Post-Sorrell WPP Breakup Theories Abound: Selling Kantar to PR

(Bloomberg) -- Martin Sorrell spent three decades building WPP Plc, the world’s largest advertising empire. His resignation is seen as potentially spurring a breakup.

The sudden exit of Sorrell, who held together the global network of more than 400 units, opens WPP up to reorganize and potentially attract bids for various divisions as its strategy shifts. Roberto Quarta, now interim executive chairman, says the company needs to optimize its portfolio. Here are five options WPP could consider to prune its reach and refocus, based on conversations with analysts and industry executives.

1. Divest Kantar

Kantar, WPP’s data management unit that gives companies insight on consumer trends, is the most obvious candidate for disposal, says Liberum analyst Ian Whittaker. While Sorrell was a strong advocate of keeping the division, Kantar’s revenues have consistently under-performed the group average and selling the business could raise 3.5 billion pounds ($5 billion), Whittaker said. The unit generates 15 percent of WPP’s net sales and potential buyers would include marketing services firm Nielsen Holdings Plc or a private-equity shop.

Post-Sorrell WPP Breakup Theories Abound: Sell Kantar to PR

2. Cut Back on PR

WPP owns a suite of public relations firms, including Finsbury, Hill + Knowlton Strategies and Burson Marsteller, which together make up 8 percent of WPP’s revenue and profits. Margins are declining in the industry and the sector has the weakest growth profile among WPP’s assets, says Alex DeGroote, a media analyst at Cenkos Securities. “WPP needs to sharpen its focus,” DeGroote says. “Ideally it wouldn’t have any PR and it wouldn’t have any market research.”

3. Sell Sorrell Stakes

Under Sorrell, WPP bought minority stakes in an array of digital, media and marketing companies over his more than 30 years at the helm, including a 15 percent holding in ad-tech firm AppNexus Inc. and a slice of global youth media outlet Vice Media LLC. “He went around the world buying 20 percent of everything he found interesting,” says Richard Pinder, a former executive at WPP rival Publicis Groupe SA. “You can probably realize a lot of value there.”

4. Shrink Creative to Grow Digital

WPP could divest one of its many creative agencies -- such as Ogilvy & Mather, J. Walter Thompson or Grey -- to a competitor like Publicis or Omnicom Group Inc., freeing up funds to invest in higher-growth areas like digital, says DeGroote. “They could well sell one or two of the big network brands,” he said. “That would help restore investor confidence in the growth agenda.”

5. Internal Consolidation

Paring the number of its internal brands is another option.
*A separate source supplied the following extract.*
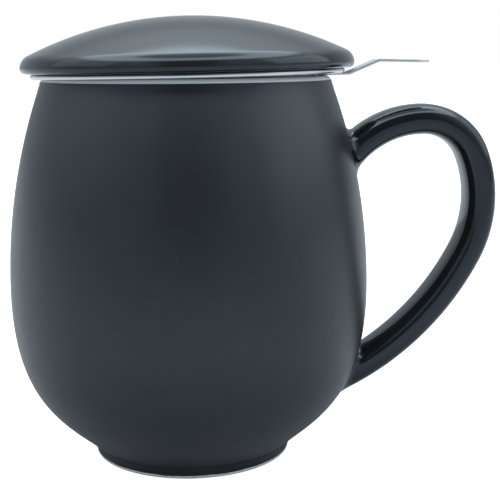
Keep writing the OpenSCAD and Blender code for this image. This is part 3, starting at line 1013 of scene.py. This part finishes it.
world = bpy.context.scene.world or bpy.data.worlds.new("surround")
bpy.context.scene.world = world
world.use_nodes = True
tree = world.node_tree
tree.nodes.clear()
direction = add_node(tree, "ShaderNodeTexCoord").outputs["Generated"]
heading = add_node(tree, "ShaderNodeSeparateXYZ", {"Vector": direction})
behind = smooth_step(tree, heading.outputs["Y"], *BEHIND_Y)
overhead = smooth_step(tree, heading.outputs["Z"], *OVERHEAD_Z)
sideways = arithmetic(tree, "ABSOLUTE", heading.outputs["X"])
beside_camera = smooth_step(tree, sideways, *BESIDE_CAMERA_X)
sky = smooth_step(tree, heading.outputs["Z"], *BACK_SKY_Z)
back_sky = arithmetic(tree, "MULTIPLY_ADD", sky, BACK_SKY_GLOW, BACK_LEVEL)
far_left = smooth_step(tree, heading.outputs["X"], *FAR_LEFT_X)
back_level = arithmetic(tree, "MULTIPLY_ADD", far_left, BACK_LEFT_GLOW, back_sky)
side_glow = arithmetic(tree, "MULTIPLY_ADD", overhead, FRONT_HIGH_GLOW, FRONT_SIDE_GLOW)
front_low = arithmetic(tree, "MULTIPLY_ADD", beside_camera, side_glow, FRONT_LEVEL)
front_sky = smooth_step(tree, heading.outputs["Z"], *FRONT_SKY_Z)
front_level = arithmetic(tree, "MULTIPLY_ADD", front_sky, FRONT_SKY_GLOW, front_low)
round_level = between(tree, behind, front_level, back_level)
# The ring of light is open in the middle, and hangs lower and shines brighter in front
ring_tilt = arithmetic(tree, "MULTIPLY_ADD", behind, -RING_TILT, RING_TILT)
ring_height = arithmetic(tree, "ADD", heading.outputs["Z"], ring_tilt)
ring_outside = smooth_step(tree, ring_height, *RING_OUTSIDE_Z)
ring_inside = smooth_step(tree, ring_height, *RING_INSIDE_Z)
ring_light = between(tree, behind, RING_FRONT, RING_BACK)
ring = arithmetic(tree, "MULTIPLY", ring_outside, ring_inside)
gloss_level = arithmetic(tree, "MULTIPLY_ADD", ring, ring_light, round_level)
diffuse_level = arithmetic(tree, "MULTIPLY_ADD", overhead, SOFT_HIGH_GLOW, SOFT_LEVEL)
rays = add_node(tree, "ShaderNodeLightPath")
soft_level = between(tree, rays.outputs["Is Glossy Ray"], diffuse_level, gloss_level)
level = between(tree, rays.outputs["Is Camera Ray"], soft_level, 1.0)
shade = mixed(tree, rays.outputs["Is Camera Ray"], (*COOL, 1), (1, 1, 1, 1))
background = add_node(tree, "ShaderNodeBackground", {"Color": shade, "Strength": level})
add_node(tree, "ShaderNodeOutputWorld", {"Surface": background.outputs[0]})

SOFTBOX_WIDE = 0.62
SOFTBOX_HIGH = 0.40
SOFTBOX_AIM = (0, 0, 0.07)


def softbox(name, place, radiance):
    """A rectangular area light that faces the mug's middle and shines at a given radiance."""
    bpy.ops.object.select_all(action="DESELECT")
    bpy.ops.object.light_add(type="AREA", location=place)
    lamp = bpy.context.object
    lamp.name = name
    lamp.data.shape = "RECTANGLE"
    lamp.data.size, lamp.data.size_y = SOFTBOX_WIDE, SOFTBOX_HIGH
    lamp.data.energy = radiance * math.pi * SOFTBOX_WIDE * SOFTBOX_HIGH
    lamp.data.color = COOL
    lamp.rotation_euler = (Vector(SOFTBOX_AIM) - Vector(place)).to_track_quat("-Z", "Y").to_euler()


softbox("softbox_left", (-0.62, -0.12, 0.44), radiance=0.52)
softbox("softbox_right", (0.62, -0.08, 0.36), radiance=1.2)

CAMERA_PLACE = (0, -268.8 * MM, 100.4 * MM)
CAMERA_PITCH = math.radians(10.33)
CAMERA_YAW = math.radians(3.28)
CAMERA_ROLL = math.radians(-0.44)
CAMERA_LENS = 76.98

forward = Vector(
    (
        math.sin(CAMERA_YAW) * math.cos(CAMERA_PITCH),
        math.cos(CAMERA_YAW) * math.cos(CAMERA_PITCH),
        -math.sin(CAMERA_PITCH),
    )
)
level_right = Vector((math.cos(CAMERA_YAW), -math.sin(CAMERA_YAW), 0))
level_up = level_right.cross(forward)
right = math.cos(CAMERA_ROLL) * level_right + math.sin(CAMERA_ROLL) * level_up
up = -math.sin(CAMERA_ROLL) * level_right + math.cos(CAMERA_ROLL) * level_up
camera_data = bpy.data.cameras.new("photo_camera")
camera_data.sensor_width = 36
camera_data.lens = CAMERA_LENS
camera_data.clip_start = 0.01
camera_data.clip_end = 20
camera = bpy.data.objects.new("photo_camera", camera_data)
bpy.context.scene.collection.objects.link(camera)
camera.matrix_world = Matrix.Translation(CAMERA_PLACE) @ Matrix((right, up, -forward)).transposed().to_4x4()
bpy.context.scene.camera = camera
bpy.context.scene.view_settings.view_transform = "Standard"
WPP’s GroupM division, for example, a cluster of media-buying companies that specialize in executing ad campaigns, is a likely candidate for further consolidation, said William Eccleshare, chief executive officer of outdoor advertising firm Clear Channel International. The increasing automation of digital ad-buying creates opportunities for further savings, Eccleshare said.